From a regime-security perspective, Putin’s external strategic flexibility is tempered by a heightened sense of internal vulnerability. The decision, then, on how far to pursue the war rests predominantly — if not entirely — on how Putin believes that decision will affect his rule: how it will alter the relationships he has with common citizens and elites alike; where it will leave the country’s rent-based political economy; and whether the incalculable risks of staying the course appear more or less frightening than the equally incalculable risks of turning back.
There is nothing Western powers can put on the table that would meaningfully affect those calculations — nothing we could offer or threaten that would give Putin the confidence to take a leap of faith on the security of his regime. Equally, there is nothing useful we can learn through negotiations about Russia’s own red lines, because, fundamentally, the red lines that matter aren’t in Ukraine: they’re in Russia.
And there is a real danger that negotiations would make things worse. By raising the prospect of concessions, they would give Putin another front on which to pursue domestic political gains — and because the potential dividends of negotiations are predicated on the reality of war, talks could give him an incentive to keep fighting.

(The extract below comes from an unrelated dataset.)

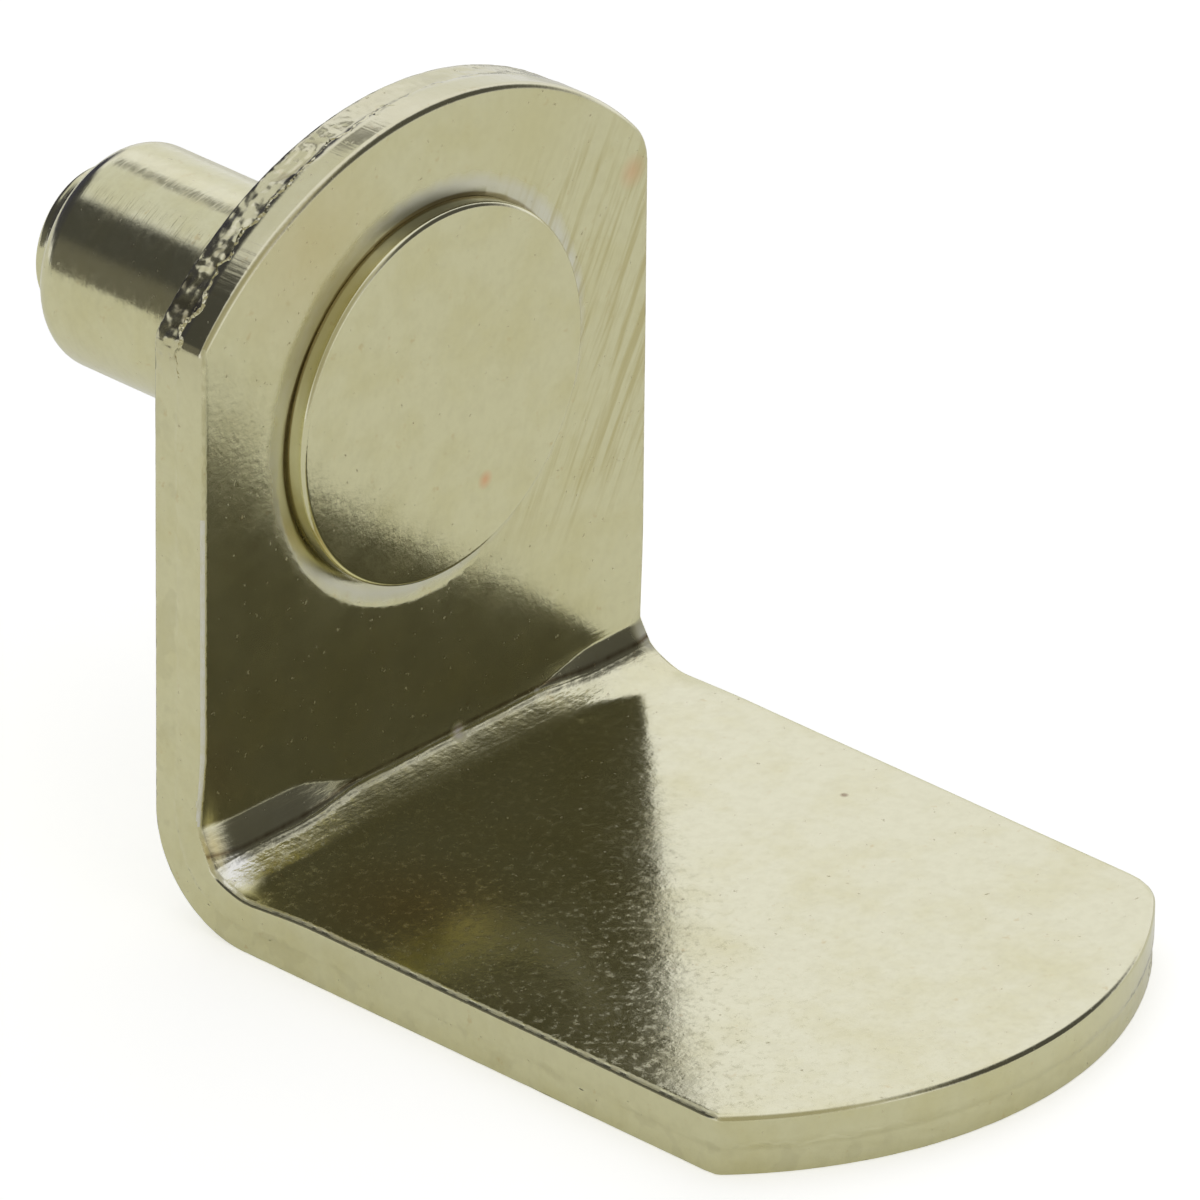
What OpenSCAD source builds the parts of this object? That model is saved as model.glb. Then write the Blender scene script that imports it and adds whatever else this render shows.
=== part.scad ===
// Shelf support pin: a bent strip bracket that carries the shelf, and a headed pin that plugs into
// a drilled hole in the cabinet side.
// Frame: the cabinet side is the plane y = 0 and the pin points into it along +Y. The shelf seat
// faces +Z and reaches out along -Y. X runs across the width. The origin lies on the pin's axis.

/* [Pin] */
// Diameter of the pin, to suit the hole drilled in the cabinet side
pin_d = 5; // [4.8:0.05:6.4]
// Length of the pin from the back of the bracket to its shoulder
pin_length = 7.7; // [6:0.1:12]
// Radius on the edge of the shoulder
shoulder_r = 0.6; // [0.3:0.05:0.65]
// Diameter of the small step on the end of the pin
step_d = 3.4; // [2:0.1:3.5]
// Height of the small step on the end of the pin
step_h = 0.75; // [0.4:0.05:1.5]
// Diameter of the neck that passes through the bracket
neck_d = 4; // [3:0.1:4.5]

/* [Head] */
// Diameter of the flat head on the front of the bracket
head_d = 8.4; // [7.2:0.1:10]
// Height of the flat head
head_h = 0.45; // [0.3:0.05:1]

/* [Bracket] */
// Thickness of the strip
sheet = 1.4; // [1:0.1:1.6]
// Width of the strip
width = 13.4; // [11.4:0.1:15.5]
// Height of the bracket's top above the pin's axis
rise = 6.5; // [5.5:0.1:10]
// Drop from the pin's axis to the seat that carries the shelf
seat_drop = 8.8; // [7.5:0.1:14]
// Reach of the seat's end from the cabinet side
reach = 18.5; // [15:0.5:30]
// Radius of the arc along the bracket's top
top_r = 8.6; // [8.2:0.1:20]
// Radius of the arc along the seat's end
end_r = 9.5; // [8.2:0.1:20]
// Radius where each arc runs into the straight sides
corner_r = 1; // [0.5:0.1:3.5]

/* [Bend] */
// Outside radius of the bend
bend_r = 2.5; // [2.4:0.1:3.5]
// Inside radius along the middle of the bend, where the tool has struck a sharp line
crease_r = 0.2; // [0.1:0.05:0.4]
// Length at each end of the bend over which the inside opens out to its full radius
flare_length = 3.4; // [2:0.2:5]
// Radius of the rolled edge that the press leaves around the front face
roll = 0.15; // [0.05:0.01:0.3]

/* [Hidden] */
$fn = 96;
brass = [0.80, 0.76, 0.55];
// The hole is this much larger than the neck, across the diameter.
hole_gap = 0.02;
// Pieces of the strip run this far into one another.
lap = 0.5;
seat_z = -seat_drop;
under_z = seat_z - sheet;
// The inside radius that keeps the strip's full thickness round the bend
flare_r = bend_r - sheet;
bend_top_z = under_z + bend_r;
step_edge_r = 0.15;
step_dome = 0.1;
head_edge_r = 0.12;

// The strip's cross-section, with the two edges of its upper face rolled over
module strip_section() {
    square_w = width - 2 * roll;
    translate([-width / 2, 0]) square([width, sheet - roll]);
    translate([-square_w / 2, 0]) square([square_w, sheet]);
    for (side = [-1, 1])
        translate([side * square_w / 2, sheet - roll]) circle(roll);
}

// A disc with the same edge as the strip, or the angle of it that rotate_extrude is given
module edge_section(outer_r) {
    square([outer_r, sheet - roll]);
    square([outer_r - roll, sheet]);
    translate([outer_r - roll, sheet - roll]) circle(roll);
}

// One leg of the bracket, lying flat: a strip along +Y from start to an arched end at tip.
// The arc is tangent to the corner discs, whose centres lie spread to each side of its own.
module leg(start, tip, arc_r) {
    corner_x = width / 2 - corner_r;
    centre_gap = arc_r - corner_r;
    spread = asin(corner_x / centre_gap);
    // Rounded to a thousandth, so that the pieces that meet at the corners share one plane
    corner_y = round(1000 * (tip - arc_r + centre_gap * cos(spread))) / 1000;
    translate([0, corner_y, 0]) {
        rotate([90, 0, 0]) linear_extrude(corner_y - start) strip_section();
        for (side = [0, 1]) mirror([side, 0, 0]) {
            translate([corner_x, 0, 0]) rotate_extrude() edge_section(corner_r);
            intersection() {
                translate([corner_x, 0, 0]) rotate(90 - spread) translate([-centre_gap, 0, 0])
                    rotate_extrude(angle = 2 * spread) edge_section(arc_r);
                translate([0, -lap, -lap]) cube(2 * arc_r);
            }
        }
    }
}

// The bend: round outside, and struck to a sharp line inside
module bend() {
    rotate([90, 0, 90]) translate([0, 0, -width / 2]) linear_extrude(width)
        difference() {
            intersection() {
                translate([-bend_r, under_z]) square(bend_r);
                translate([-bend_r, bend_top_z]) circle(bend_r);
            }
            translate([-bend_r - sheet, seat_z + crease_r]) square(bend_r);
            translate([-bend_r - sheet - crease_r, seat_z]) square(bend_r);
            translate([-sheet - crease_r, seat_z + crease_r]) circle(crease_r);
        }
}

// The filling at one end of the bend's inside. A cone that starts as a point on the crease opens
// to the full inside radius at the strip's side.
module flare() {
    axis = [flare_length, -flare_r, flare_r];
    slant = norm(axis);
    // The cone is a little over size, so that it runs out cleanly into the flat faces.
    over = 1.02;
    cone_r = over * flare_r / sqrt(1 - pow(flare_r / slant, 2));
    translate([width / 2 - flare_length, -sheet, seat_z])
        difference() {
            intersection() {
                translate([0, 0, -roll]) linear_extrude(flare_r + roll)
                    polygon([[0, roll], [flare_length, roll], [flare_length, -flare_r], [0, 0]]);
                translate([0, roll, 0]) rotate([90, 0, 0]) linear_extrude(flare_r + roll)
                    polygon([[0, -roll], [flare_length, -roll], [flare_length, flare_r], [0, 0]]);
            }
            rotate([0, acos(axis[2] / slant), atan2(axis[1], axis[0])])
                cylinder(h = 1.5 * slant, r1 = 0, r2 = 1.5 * cone_r);
        }
}

module bracket() {
    color(brass) difference() {
        union() {
            rotate([90, 0, 0]) leg(bend_top_z, rise, top_r);
            translate([0, 0, under_z]) rotate(180) leg(bend_r, reach, end_r);
            bend();
            for (side = [0, 1]) mirror([side, 0, 0]) flare();
        }
        rotate([90, 0, 0]) cylinder(h = 4 * sheet, d = neck_d + hole_gap, center = true);
    }
}

// Half of the pin's outline, with its length along Y and the bracket's back at zero
module pin_outline() {
    straight = pin_length - shoulder_r;
    // Head, with the edge of its face rounded
    translate([0, -sheet - head_h + head_edge_r]) square([head_d / 2, head_h - head_edge_r]);
    translate([0, -sheet - head_h]) square([head_d / 2 - head_edge_r, head_h]);
    translate([head_d / 2 - head_edge_r, -sheet - head_h + head_edge_r]) circle(head_edge_r);
    // Neck through the bracket, then the body, whose near end bears on the bracket's back
    translate([0, -sheet - lap * head_h]) square([neck_d / 2, sheet + lap * head_h + lap]);
    square([pin_d / 2, straight]);
    // Rounded shoulder at the far end of the body
    translate([0, straight - lap]) square([pin_d / 2 - shoulder_r, shoulder_r + lap]);
    translate([pin_d / 2 - shoulder_r, straight]) circle(shoulder_r);
    // Step on the end, with a rounded edge and a low dome
    step_top = pin_length + step_h - step_dome;
    flat_r = step_d / 2 - step_edge_r;
    dome_r = (pow(flat_r, 2) + pow(step_dome, 2)) / (2 * step_dome);
    translate([0, pin_length - lap]) square([step_d / 2, step_top - step_edge_r - pin_length + lap]);
    translate([0, pin_length - lap]) square([flat_r, step_top - pin_length + lap]);
    translate([flat_r, step_top - step_edge_r]) circle(step_edge_r);
    intersection() {
        translate([0, pin_length]) square([flat_r, step_h]);
        translate([0, step_top + step_dome - dome_r]) circle(dome_r);
    }
}

module pin() {
    color(brass) rotate([-90, 0, 0]) rotate_extrude() pin_outline();
}

bracket();
pin();
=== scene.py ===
# %% [markdown]
# # A shelf support pin, dressed in Blender
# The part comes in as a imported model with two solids, a bent strip and a headed pin. They have
# their real sizes and stay where they are. This lesson puts finely modelled pieces in their place:
# the strip with its rolled, sheared and bruised edges, and the pin with its turned skin. Both then
# get a plated finish, and a small white table, a bright room and a camera are set up around them.

# %% Load the part
import math
from types import SimpleNamespace

import bpy
import numpy as np
from mathutils import Matrix, Vector


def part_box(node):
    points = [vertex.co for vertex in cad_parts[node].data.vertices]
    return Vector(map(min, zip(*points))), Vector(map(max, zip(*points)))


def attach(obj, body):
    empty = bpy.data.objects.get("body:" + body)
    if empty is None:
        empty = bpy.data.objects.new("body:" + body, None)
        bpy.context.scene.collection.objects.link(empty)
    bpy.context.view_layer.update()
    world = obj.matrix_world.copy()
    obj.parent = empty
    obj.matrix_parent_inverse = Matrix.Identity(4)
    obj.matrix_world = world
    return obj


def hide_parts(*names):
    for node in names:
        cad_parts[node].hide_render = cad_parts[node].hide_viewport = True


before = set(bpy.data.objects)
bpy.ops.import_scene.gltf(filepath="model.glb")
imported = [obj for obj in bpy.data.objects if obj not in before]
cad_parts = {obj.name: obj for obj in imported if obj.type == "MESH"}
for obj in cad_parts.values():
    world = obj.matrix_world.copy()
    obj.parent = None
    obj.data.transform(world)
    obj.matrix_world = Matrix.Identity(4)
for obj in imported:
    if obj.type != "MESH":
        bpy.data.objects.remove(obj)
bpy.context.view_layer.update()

# %% [markdown]
# ## Sizes
# Blender works in metres, and a part of 27 mm is easier to think of in millimetres. So every size
# below is in millimetres, and a mesh is scaled by MM when it is made. What can be read from the
# boxes of the two solids is read from there. The few sizes that a box doesn't show are written out.
# X runs across the strip, Y into the wall and Z up, and the origin lies on the pin's axis at the
# back of the plate.

# %% Sizes of the strip and the pin
MM = 0.001
strip_low, strip_high = (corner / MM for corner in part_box("bracket"))
pin_low, pin_high = (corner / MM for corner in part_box("pin"))

half_width = strip_high.x
plate_top = strip_high.z
seat_end = -strip_low.y
under_z = strip_low.z
sheet = 1.4
seat_z = under_z + sheet
top_r = 8.6
end_r = 9.5
bend_r = 2.5
roll = 0.15
head_r = pin_high.x
head_face = pin_low.y
pin_end = pin_high.y
pin_r = 2.5
neck_r = 2.0
print(f"strip {2 * half_width:.1f} wide, seat to {seat_end:.1f}, head radius {head_r:.1f} mm")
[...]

Now, I want to be clear about one other thing: I have the greatest respect for both Charap and Shapiro. They are excellent, knowledgeable and experienced analysts. Whatever you might have read on Twitter, they are shills for no one. I just happen to think they got this one wrong, just as I’m certain they will explain why I am mistaken. But I’m equally certain that the mistake comes from a good place: they worry about Ukrainians and about our own security, and they are motivated — as are we all — to do whatever is possible to bring an end to this war, or at least to keep its misery from metastasizing. I have every sympathy for that instinct.
But if I’m right and negotiations are not the solution, then what is to be done? Part of the answer, alas, begins with humility. It is the contours of Russian politics that will determine how long Putin can fight, and there is very little that we can do to alter those contours. But there are some things the West can do and — credit where it’s due — is doing. Support for Ukraine is helping to keep alive the prospect that exhaustion occurs in Russia first. Sanctions are increasing the pace of that exhaustion. On both fronts, strategic patience is required.
But solidarity is required, too: solidarity not only with Ukrainians, but with those Russian citizens who can alter the contours of their country’s politics. And social solidarity within American and European societies, so that when the winter comes and homes go cold, Putin and his opponents both see that Western commitment will not flag.
Putin’s willingness to keep fighting this war is predicated on his ability to imagine a better outcome for his regime than the one he sees today: one in which more money flows through his patronage networks, in which the economy can trade again, and in which he doesn’t have to work quite so hard to keep people quiet. Steady Western policy can help foreclose on that imagination — but, sadly, not at the negotiating table.